The separatists have little choice. Russia, always a dominant force in the region, has methodically tightened its grip on all key aspects of the breakaway regions.

Political leaders who didn’t fall into line have been replaced with Moscow-backed candidates. Military commanders who defied instructions from Moscow have been removed or killed in mysterious incidents. Economically, the war-ravaged regions rely almost entirely on largely clandestine subsidies from Russia, separatist officials said.

Publicly, Russian officials say the rebel governments are independent and deny any military intervention. They say support is limited to humanitarian aid.

Election Tension

Moscow’s control could face a test in the coming weeks before local elections in the regions that the U.S. and E.U. say amount to a violation of the Minsk deal and should be canceled. Zakharchenko said the poll will go ahead.

Separatist leaders said the edicts from Moscow not to shoot rankle local fighters.

“When the guys come to me and ask how are we supposed to react” to fire from Ukrainian positions, “I have to explain to them that there’s a very strict order to observe the cease-fire,” Khodakovsky said.

Discipline isn’t ironclad, he said.
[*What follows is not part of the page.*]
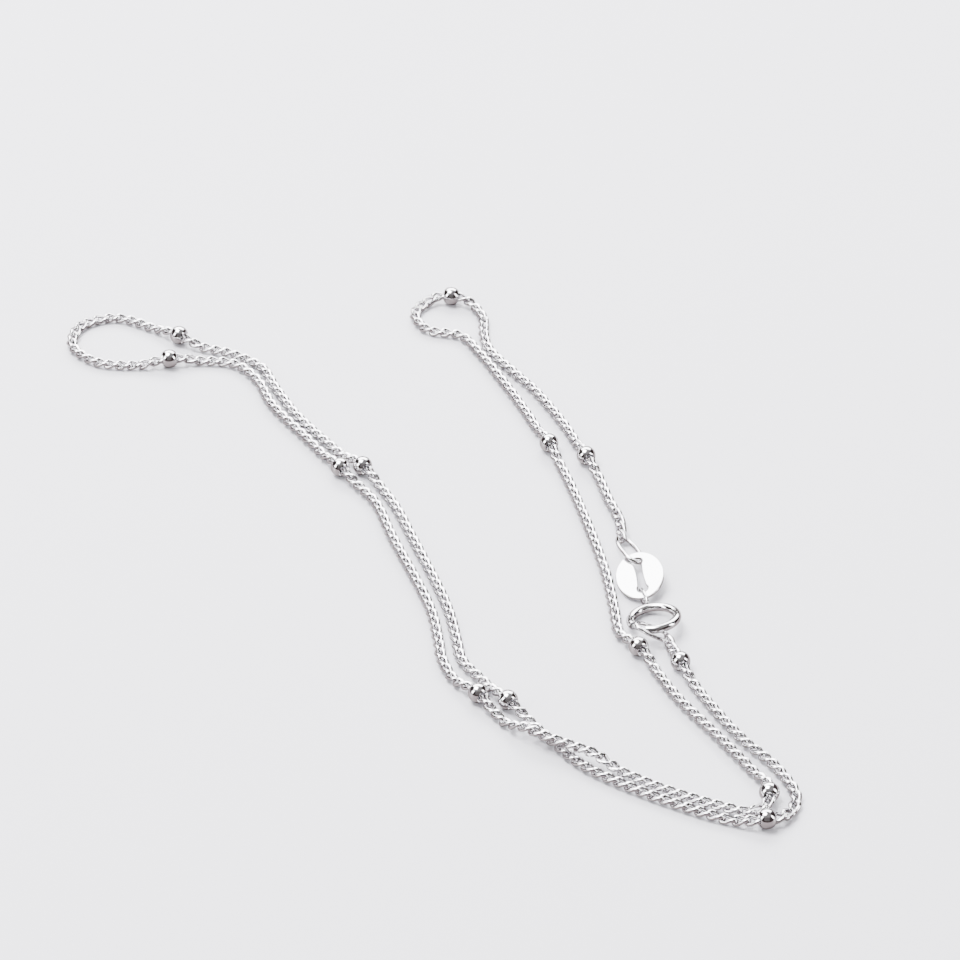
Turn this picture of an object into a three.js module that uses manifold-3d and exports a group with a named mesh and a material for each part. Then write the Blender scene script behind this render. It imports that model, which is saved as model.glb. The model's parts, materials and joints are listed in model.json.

The Organization for Security and Cooperation in Europe has reported that violations of the cease-fire have come from both the rebel and Ukrainian sides.

The relative truce has led volunteers from Russia to return home in the last few months, bringing their numbers to about 1,500 now from a peak of 4,000 last year, Zakharchenko said.

Instead, Moscow is dispatching dozens of trained bureaucrats to help shore up the separatist governments, which are now staffed largely by amateurs, a rebel official said.

Ruined Economy

Their economies in ruins, the statelets also depend almost entirely on Moscow for funding, separatist officials said.

Khodakovsky said the Kremlin insists the aid be kept low-profile, however, to avoid provoking criticism from the U.S. and Europe.

“If we don’t talk about this openly,” he said, “the population gets the feeling that Russia has turned away from us and is just playing some kind of game, hoping to get out of this as easily as possible.”